Just for my own sanity if anyone has the patience to explain why my latest effort of adding a smaller image had no effect and the logo for www.davidclick.com is still cropped on my iphone S I’d be externally gratefull, here is the offending code:

h1.logo { width: 100%; max-width: 300px; height: 65px; position: relative; } h1.logo span { background: url("/images/Davidclick_logo-giffed-mobile-2.gif"); background-repeat:no-repeat; background-size:100% }

Its on line 79 onwards in the mobile section of the css, I really thought if i added a smaller image 0f 300 x 65 the clipping appearance of the logo in mobile would disappear but I’m clearly not getting something @ http://www.davidclick.com/styles/fluid-grid.css

This does not want to be in a media query, no-repeat and size:100% should be global properties for the logo, as it starts to crop at 1000px.
What you set in the query there is getting overridden by the subsequent rules at line 1072.

1 Like

@SamA74 Wow that fixed it thankyou. Yes I see what you mena about applying it globally, that bit i understand, thank you.

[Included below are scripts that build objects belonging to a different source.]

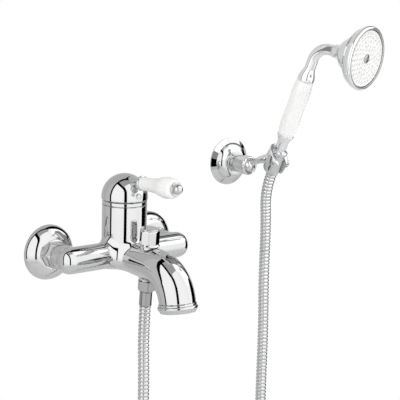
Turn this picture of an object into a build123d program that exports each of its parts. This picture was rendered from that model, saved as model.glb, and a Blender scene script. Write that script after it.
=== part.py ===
from build123d import *
import os
from math import acos, atan2, ceil, cos, degrees, pi, radians, sin, sqrt, tan

os.makedirs("parts", exist_ok=True)

# Wall mounted bath mixer with a porcelain lever, a diverter and a hand shower on a wall bracket.
# Millimetres. The wall is the plane y = 0 and the mixer stands out along -Y. +Z is up.
# The origin lies on the wall, midway between the two inlets, at the height of the mixer's arms.

# Fits
thread_gap = 0.08
running_gap = 0.05
loose_gap = 0.2
seat_gap = 0.3

# Inlets
inlet_spacing = 150.0
stand_off = 55.0
union_offset = 6.0
union_bore_r = 7.0
wall_thread_r = 10.48
wall_thread_length = 20.0
union_thread_r = 13.2
union_front = 22.2
union_neck_r = 12.0
washer_thick = 1.8
flange_r = 13.0
flange_thick = 2.4
nipple_neck_r = 11.2
nipple_thread_r = 10.4
nipple_thread_length = 10.0
lip_thick = 1.9
collar_thick = 1.7
coupling_nut_flats = 30.0
coupling_nut_start = 13.0
rose_r = 34.0
rose_rim = 2.5
rose_depth = 17.0
rose_wall = 1.5
rose_mouth_gap = 0.6

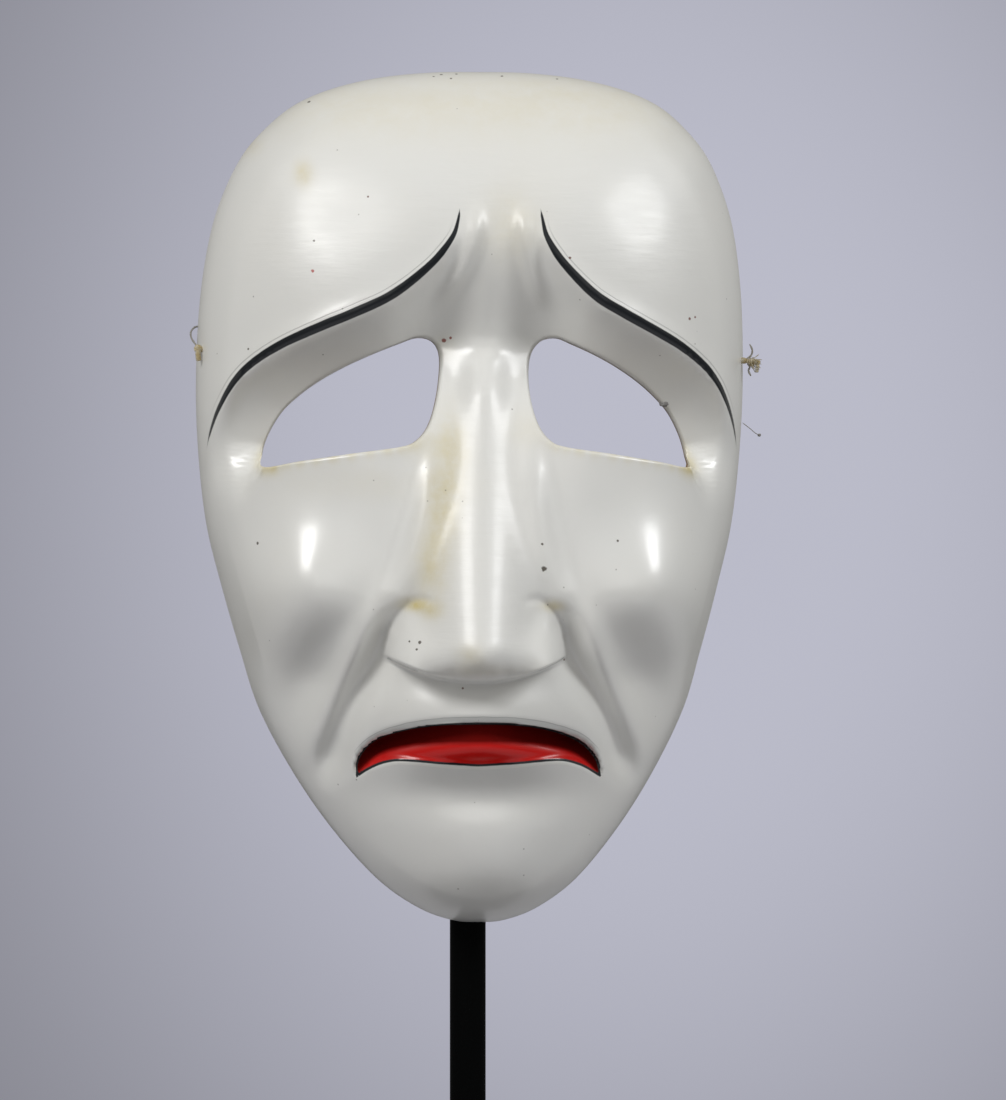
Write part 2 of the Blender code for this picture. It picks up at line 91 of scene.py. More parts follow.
def direction(azimuth, elevation):
    # towards the viewer: x = sin a cos e, y = -cos a cos e, z = sin e
    a, e = math.radians(azimuth), math.radians(elevation)
    return Vector((math.sin(a) * math.cos(e), -math.cos(a) * math.cos(e), math.sin(e)))


def makeCamera():
    data = bpy.data.cameras.new("photoCamera")
    eye = bpy.data.objects.new("photoCamera", data)
    bpy.context.scene.collection.objects.link(eye)
    back = direction(camera["azimuth"], 0)
    right = Vector((-back.y, back.x, 0))
    target = right * camera["right"] + Vector((0, mask["rimPlane"] / 1000, camera["height"]))
    lookAt(eye, target + back * camera["distance"], target)
    data.sensor_width = camera["sensor"]
    data.lens = camera["sensor"] * camera["distance"] / camera["frameHeight"]
    bpy.context.scene.camera = eye


def makeLights():
    middle = Vector((0, mask["rimPlane"] / 1000, mask["middle"] / 1000))
    for index, (azimuth, elevation, away, wide, high, power, tint) in enumerate(softBoxes):
        light = bpy.data.lights.new(f"softBox{index}", "AREA")
        light.shape = "RECTANGLE"
        light.size = wide
        light.size_y = high
        light.energy = power
        light.color = tint
        lamp = bpy.data.objects.new(light.name, light)
        bpy.context.scene.collection.objects.link(lamp)
        lookAt(lamp, middle + direction(azimuth, elevation) * away, middle)
        lamp.visible_camera = False


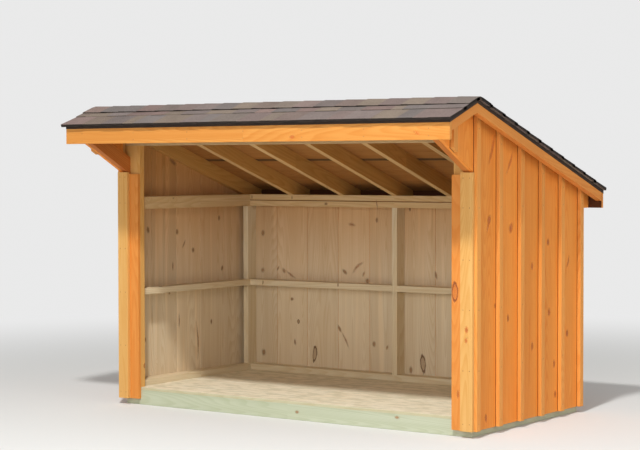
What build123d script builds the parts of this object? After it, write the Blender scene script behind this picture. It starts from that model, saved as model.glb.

But why back-repeat:no-repeat and background-size:100% fixed it I just cant figure but thank you so much!


There was no problem with the screen 1000px or bigger, but below 1000 it crops. A parent to the logo is set to 50% width, the logo is 500px, 50% of 1000 is 500. So if the screen is less than 1000, 50% won’t contain 500px, so it crops. 100% width makes the image shrink to fit the 50% however small that is. The no-repeat stops you seeing a copy below as it shrinks in width but keeping the same height.

3 Likes

Great answer thank you!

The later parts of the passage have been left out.